A precise car loan calculator is more than a quick payment estimator. A basic payment tool may only ask for vehicle price, APR, and loan term. That is useful, but it can leave out the details that significantly affect the total amount financed. In the real world, buyers often deal with a combination of down payment, trade-in value, sales tax, registration costs, title fees, document fees, and sometimes optional extra monthly payments. A more precise calculator accounts for those variables and gives a truer picture of affordability.

For many households, an auto loan is one of the largest recurring obligations after housing. Even small differences in annual percentage rate or term length can translate into hundreds or thousands of dollars over the life of the loan. By using a precise car loan calculator before visiting a dealership or credit union, you can test multiple scenarios, compare financing offers, and identify a monthly payment range that fits your budget without overstretching cash flow.
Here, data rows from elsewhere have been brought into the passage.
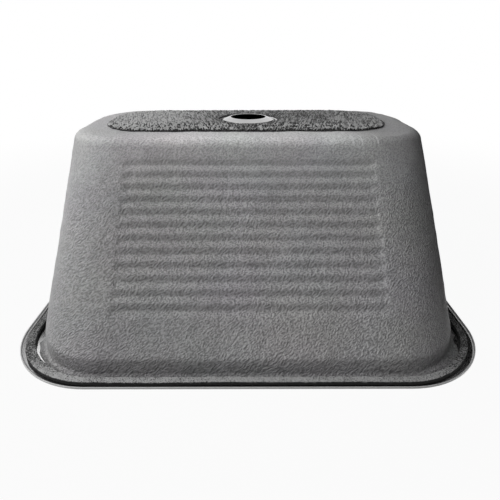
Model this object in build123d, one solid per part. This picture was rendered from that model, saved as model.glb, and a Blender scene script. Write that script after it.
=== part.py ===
from build123d import *
import os
from math import atan, cos, radians, sin, tan

# A pressed steel laundry sink with a washboard, lying face down on its rim.
# The floor is z = 0, the bowl's bottom is up and the washboard wall is at -Y.
# Turned over for use, what is up here points down into the cabinet.

# Steel sheet and rim
rim_width = 520.0
rim_depth = 430.0
rim_corner_radius = 98.0
steel_thickness = 1.0
lip_height = 3.2
lip_bend_radius = 2.0

# Rim edge to the outside of the bowl's steel, at the collar
front_flange = 19.0
side_flange = 30.0
back_flange = 26.5

# Bowl, measured on the outside of the steel
bowl_height = 214.5
bowl_corner_radius = 78.0
collar_height = 20.5
front_lean = 38.5
side_lean = 1.2
back_lean = 2.0
bottom_edge_radius = 13.5
foot_radius = 6.0

# Washboard pressed into the leaning front wall
rib_count = 12
rib_pitch = 15.0
rib_depth = 2.6
rib_land = 0.5
rib_flank_rise = 0.2
rib_root_radius = 1.2
rib_length = 296.0
rib_end_run = 6.0
washboard_height = 123.0

# Drain seat, which stands up round the hole in this pose: a short steep wall,
# then a shallow cone from its shoulder up to a narrow level land
drain_y = 80.0
drain_diameter = 50.0
seat_land_diameter = 54.0
seat_shoulder_diameter = 72.0
seat_base_diameter = 78.0
seat_rise = 6.0
seat_shoulder_rise = 2.7

# Sprayed undercoat on the outside of the bowl
coat_thickness = 1.2
coat_foot_clearance = 0.5
coat_seat_clearance = 1.0

# Sound pad stuck on the coated bottom, a little to the left and slightly turned
pad_width = 378.0
pad_depth = 163.5
pad_corner_radius = 62.0
pad_thickness = 3.0
pad_y = 74.5
pad_drift = -2.5
pad_turn = 1.0
pad_drain_diameter = 84.0

# Foam gasket stuck on the back of the flange, laid a little to the left
gasket_width = 7.8
gasket_height = 5.0
gasket_front_inset = 4.6
gasket_side_inset = 7.4
gasket_back_inset = 7.4
gasket_corner_radius = 92.0
gasket_drift = -1.6
gasket_joint_gap = 0.5

# Room past a face, so that a cutting solid passes right through it
cut_margin = 5.0

# How far an edge may lie from the height it is looked for at
edge_tolerance = 0.01


# The bowl's level outline at one height, for a surface that lies grow outside the steel.
# A wall's shift is divided by the cosine of its lean, so that grow is a true wall thickness.
def bowl_outline(height, grow):
    rise = height - collar_height
    front_angle, side_angle, back_angle = radians(front_lean), radians(side_lean), radians(back_lean)
    half_width = rim_width / 2 - side_flange - rise * tan(side_angle) + grow / cos(side_angle)
    front_y = front_flange - rim_depth / 2 + rise * tan(front_angle) - grow / cos(front_angle)
    back_y = rim_depth / 2 - back_flange - rise * tan(back_angle) + grow / cos(back_angle)
    middle = Pos(0, (front_y + back_y) / 2, height)
    return middle * RectangleRounded(2 * half_width, back_y - front_y, bowl_corner_radius + grow)


# The height where the upright collar meets the leaning front wall on that surface
def collar_top(grow):
    return collar_height + grow * tan(radians(front_lean) / 2)


# The leaning front wall's own plane, with Y up the slope and Z out of the bowl
def washboard_plane(grow):
    lean = radians(front_lean)
    front_y = front_flange - rim_depth / 2 + (washboard_height - collar_height) * tan(lean)
    on_steel = Plane((0, front_y, washboard_height), x_dir=(1, 0, 0), z_dir=(0, -cos(lean), sin(lean)))
    return on_steel.offset(grow)


# One pressed groove across the slope: two rounded flanks that meet in a narrow root.
# A flank bulges by rib_flank_rise past the straight line from its land to the root.
def groove_profile():
    half = (rib_pitch - rib_land) / 2
    land = Vector(half, 0)
    root = Vector(0, -rib_depth)
    bulge = Vector(-rib_depth, half).normalized() * rib_flank_rise
    middle = (land + root) / 2 + bulge
    right = ThreePointArc(land, middle, root)
    left = ThreePointArc(root, Vector(-middle.X, middle.Y), Vector(-land.X, land.Y))
    cover = Polyline((-half, 0), (-half, cut_margin), (half, cut_margin), (half, 0))
    face = make_face([right, left, cover])
    return fillet(face.vertices().sort_by(Axis.Y)[0], rib_root_radius)


# All the grooves, as one cutting solid with ends that run out to the wall at a slant
def washboard_cutter(grow):
    end_slope = rib_end_run / rib_depth
    top_half = rib_length / 2 + cut_margin * end_slope
    root_half = rib_length / 2 - (rib_depth + cut_margin) * end_slope
    ends = Polyline(
        (-top_half, cut_margin),
        (top_half, cut_margin),
        (root_half, -rib_depth - cut_margin),
        (-root_half, -rib_depth - cut_margin),
        (-top_half, cut_margin),
    )
    board_half = rib_count * rib_pitch / 2 + cut_margin
    hull = extrude(Plane.XZ * make_face(ends), amount=board_half, both=True)
    groove = extrude(Plane.YZ * groove_profile(), amount=top_half, both=True)
    first = -(rib_count - 1) / 2 * rib_pitch
    grooves = [Pos(0, first + index * rib_pitch, 0) * groove for index in range(rib_count)]
    return washboard_plane(grow) * (hull & (Part() + grooves))


# How far a corner of the seat's outline moves when both of its faces move out by grow.
# The two angles are the slopes of the faces, measured from level.
def corner_shift(first_slope, second_slope, grow):
    both = Vector(sin(first_slope) + sin(second_slope), 0, cos(first_slope) + cos(second_slope))
    return both * grow / (1 + cos(first_slope - second_slope))


# The seat as a solid of revolution whose surface lies grow outside the steel
def seat_form(grow):
    base = Vector(seat_base_diameter / 2, 0, bowl_height)
    shoulder = Vector(seat_shoulder_diameter / 2, 0, bowl_height + seat_shoulder_rise)
    land = Vector(seat_land_diameter / 2, 0, bowl_height + seat_rise)
    wall_slope = atan((shoulder.Z - base.Z) / (base.X - shoulder.X))
    cone_slope = atan((land.Z - shoulder.Z) / (shoulder.X - land.X))
    base += corner_shift(0, wall_slope, grow)
    shoulder += corner_shift(wall_slope, cone_slope, grow)
    land += corner_shift(cone_slope, 0, grow)
    outline = Polyline((0, 0, base.Z), base, shoulder, land, (0, 0, land.Z), close=True)
    return Pos(0, drain_y, 0) * revolve(make_face(outline), Axis.Z)


# A solid bowl whose surface lies grow outside the steel, from start_height up to its bottom
def bowl_form(grow, start_height):
    seam = collar_top(grow)
    top = bowl_height + grow
    wall_foot = bowl_outline(seam, grow)
    collar = extrude(wall_foot, amount=seam - start_height, dir=(0, 0, -1))
    walls = loft([wall_foot, bowl_outline(top, grow)], ruled=True)
    walls = fillet(walls.faces().sort_by(Axis.Z)[-1].edges(), bottom_edge_radius + grow)
    return collar + walls - washboard_cutter(grow)


# A rounded rectangle that lies inset inside the rim's edge
def rim_outline(inset):
    return RectangleRounded(rim_width - 2 * inset, rim_depth - 2 * inset, rim_corner_radius - inset)


# The level edges at one height that lie inside the rim's turned edge
def flange_edges(shape, height):
    level = shape.edges().filter_by_position(Axis.Z, height - edge_tolerance, height + edge_tolerance)
    half_width = rim_width / 2 - steel_thickness - lip_bend_radius
    half_depth = rim_depth / 2 - steel_thickness - lip_bend_radius
    corner = rim_corner_radius - steel_thickness - lip_bend_radius
    inside = RectangleRounded(2 * half_width, 2 * half_depth, corner)
    found = []
    for edge in level:
        middle = edge @ 0.5
        if inside.distance_to(Vertex(middle.X, middle.Y, 0)) < edge_tolerance:
            found.append(edge)
    return found


def make_steel_bowl():
    tray = extrude(rim_outline(0), amount=lip_height)
    tray = fillet(tray.faces().sort_by(Axis.Z)[0].edges(), lip_bend_radius)
    hollow = Pos(0, 0, steel_thickness) * extrude(rim_outline(steel_thickness), amount=lip_height)
    hollow = fillet(hollow.faces().sort_by(Axis.Z)[0].edges(), lip_bend_radius - steel_thickness)
    outside = tray - hollow + bowl_form(0, 0)
    outside = fillet(flange_edges(outside, steel_thickness), foot_radius)
    outside += seat_form(0)
    inside = bowl_form(-steel_thickness, -cut_margin) + seat_form(-steel_thickness)
    steel = outside - inside
    steel = fillet(flange_edges(steel, 0), foot_radius + steel_thickness)
    return steel - Pos(0, drain_y, bowl_height) * Cylinder(drain_diameter / 2, 2 * (seat_rise + cut_margin))


# The coat starts just above the bend into the flange, which stays bare
def make_undercoat():
    foot_height = steel_thickness + foot_radius + coat_foot_clearance
    coat = bowl_form(coat_thickness, foot_height) - bowl_form(0, 0)
    opening = Cylinder(seat_base_diameter / 2 + coat_seat_clearance, 2 * cut_margin)
    return coat - Pos(0, drain_y, bowl_height) * opening


def make_sound_pad():
    place = Pos(pad_drift, pad_y) * Rot(0, 0, pad_turn)
    outline = place * RectangleRounded(pad_width, pad_depth, pad_corner_radius)
    drain = Pos(0, drain_y) * Circle(pad_drain_diameter / 2)
    return Pos(0, 0, bowl_height + coat_thickness) * extrude(outline - drain, amount=pad_thickness)


# One strip bent round the bowl, with its two ends meeting behind it
def make_rim_gasket():
    width = rim_width - 2 * gasket_side_inset
    depth = rim_depth - gasket_front_inset - gasket_back_inset
    outer = RectangleRounded(width, depth, gasket_corner_radius)
    inner_radius = gasket_corner_radius - gasket_width
    inner = RectangleRounded(width - 2 * gasket_width, depth - 2 * gasket_width, inner_radius)
    joint = Pos(0, depth / 2) * Rectangle(gasket_joint_gap, 4 * gasket_width)
    middle = Pos(gasket_drift, (gasket_front_inset - gasket_back_inset) / 2, steel_thickness)
    return middle * extrude(outer - inner - joint, amount=gasket_height)


pieces = {
    "steel_bowl": make_steel_bowl(),
    "undercoat": make_undercoat(),
    "bottom_sound_pad": make_sound_pad(),
    "rim_gasket": make_rim_gasket(),
}

os.makedirs("parts", exist_ok=True)
for name, piece in pieces.items():
    export_step(piece, f"parts/{name}.step")
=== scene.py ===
import math

import bpy
import numpy as np
from mathutils import Matrix, Vector


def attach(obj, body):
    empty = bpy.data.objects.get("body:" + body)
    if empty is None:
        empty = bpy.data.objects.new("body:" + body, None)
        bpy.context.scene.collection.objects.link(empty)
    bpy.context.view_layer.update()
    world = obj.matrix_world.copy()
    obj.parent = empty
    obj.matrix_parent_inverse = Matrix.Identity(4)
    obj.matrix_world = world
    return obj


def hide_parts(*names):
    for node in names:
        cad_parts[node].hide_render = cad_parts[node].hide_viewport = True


# A pressed steel laundry sink with a washboard, lying face down on its rim.
# Metres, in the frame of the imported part: floor at z = 0, washboard towards -Y.

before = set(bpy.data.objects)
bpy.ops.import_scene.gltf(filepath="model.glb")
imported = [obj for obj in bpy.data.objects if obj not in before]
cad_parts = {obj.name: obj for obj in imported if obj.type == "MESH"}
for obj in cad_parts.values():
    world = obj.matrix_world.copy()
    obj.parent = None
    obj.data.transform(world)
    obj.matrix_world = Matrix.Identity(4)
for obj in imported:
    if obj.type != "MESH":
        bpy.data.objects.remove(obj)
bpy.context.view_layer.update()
mm = 0.001


def softMax(a, b, width):
    # the larger of two values, with the corner where they cross rounded over width
    return 0.5 * (a + b + np.sqrt((a - b) ** 2 + width ** 2))


def softMin(a, b, width):
    # the smaller of two values, with the corner where they cross rounded over width
    return 0.5 * (a + b - np.sqrt((a - b) ** 2 + width ** 2))


def smoothStep(t):
    # 0 below 0, 1 above 1, and 3t^2 - 2t^3 in between
    t = np.clip(t, 0, 1)
    return t * t * (3 - 2 * t)


def between(value, start, end):
    # 0 at start, 1 at end, and smooth in between
    return smoothStep((value - start) / (end - start))


def waves(points, length, count, seed):
    # uneven swell with a spread of about 1: the sum of count plane sine waves of about that length,
    # in random directions
    random = np.random.default_rng(seed)
    direction = random.normal(size=(count, 3))
    direction /= np.linalg.norm(direction, axis=1)[:, None]
    number = 2 * np.pi / (length * random.uniform(0.7, 1.5, count))
    phase = random.uniform(0, 2 * np.pi, count)
    total = np.zeros(points.shape[:-1])
    for k, n, p in zip(direction, number, phase):
        total += np.sin(points @ (k * n) + p)
    return total * math.sqrt(2 / count)


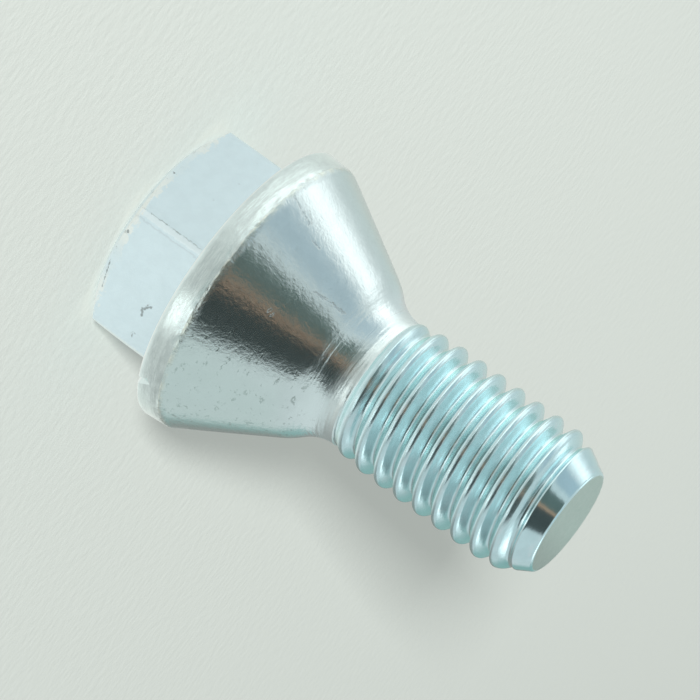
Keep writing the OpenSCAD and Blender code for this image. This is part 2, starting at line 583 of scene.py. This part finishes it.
def zincMaterial(name, look):
    # Bright zinc: a cloudy base colour that turns greener where the surface is seen at a glancing angle
    material = bpy.data.materials.new(name)
    nodes = Nodes(material)
    # Not quite metallic: a thin film of dust lifts the darkest reflections
    nodes.put(nodes.shader, "Metallic", look["metallic"])
    cloud = nodes.span(nodes.noise(0.9, 4, 0.6), 0.35, 0.65, 0, 1)
    darker = tuple(channel * (1 - look["mottle"]) for channel in look["color"])
    color = nodes.mixColors(cloud, darker, look["color"])
    facing = nodes.add("ShaderNodeLayerWeight", Blend=0.4)
    glancing = nodes.span(facing.outputs["Facing"], 0.35, 0.95, 0, 0.85)
    return material, nodes, nodes.mixColors(glancing, color, look["tint"])


def roughenUnevenly(nodes, roughness):
    fine = nodes.noise(3.5, 3, 0.6)
    nodes.put(nodes.shader, "Roughness", nodes.span(fine, 0.3, 0.7, roughness * 0.85, roughness * 1.15))


def finishWith(nodes, color, height, strength):
    nodes.put(nodes.shader, "Base Color", color)
    nodes.put(nodes.shader, "Normal",
              nodes.add("ShaderNodeBump", Strength=strength, Distance=0.0001, Height=height))


def lineMask(nodes, start, end, width, ragged=0.8):
    # 1 on a short straight mark and 0 beside it, with a ragged edge
    along = end - start
    offset = nodes.vector("SUBTRACT", nodes.millimetres, start)
    share = nodes.vector("DOT_PRODUCT", offset, along / along.length_squared)
    reach = nodes.vector("SCALE", along)
    nodes.put(reach, "Scale", nodes.add("ShaderNodeClamp", Value=share.outputs["Value"]))
    distance = nodes.vector("LENGTH", nodes.vector("SUBTRACT", offset, reach))
    rough = nodes.span(nodes.noise(3.2, 3, 0.7), 0.35, 0.65, -width * ragged, width * ragged)
    return nodes.span(nodes.plus(distance.outputs["Value"], rough), width, width * 0.4, 0, 1)


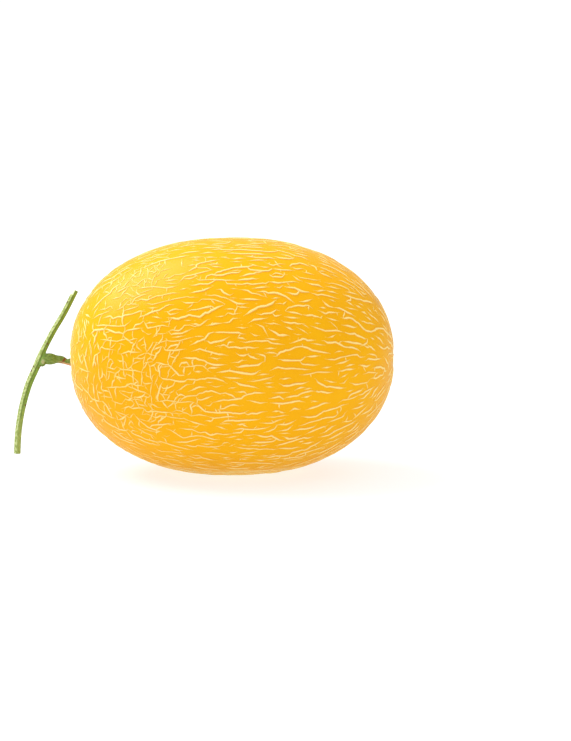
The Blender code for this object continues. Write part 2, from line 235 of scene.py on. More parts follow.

The calculator above uses amortization logic, the same broad structure used for most standard installment loans. That means each payment includes both principal and interest. Early in the loan, a larger share of your payment usually goes toward interest. As the balance falls, more of each payment goes toward principal. Understanding this pattern matters because a lower APR, shorter term, or extra monthly payment can accelerate principal reduction and reduce total interest paid.

What inputs matter most in an auto loan calculation

Vehicle price

The sale price is the starting point. However, what you finance is not always the same as the sticker price. If you negotiate a lower price, every downstream number improves: sales tax may fall, the amount financed shrinks, monthly payments drop, and the total interest burden declines. This is why negotiating the purchase price before discussing monthly payment can be so important.

Down payment

A larger down payment lowers the amount financed immediately. This can improve approval odds, reduce the lender’s risk, and sometimes lead to better pricing. It also reduces the chance of being upside down on the loan, where you owe more than the vehicle is worth. That issue is especially important because cars depreciate quickly in the first years of ownership.

Trade-in value

If you trade in a vehicle, the credited value may reduce what you need to finance. Depending on state rules, trade-in value may also reduce the taxable amount. Since tax treatment varies, calculators that let you model whether tax is applied before or after trade-in are generally more realistic than one-size-fits-all estimates.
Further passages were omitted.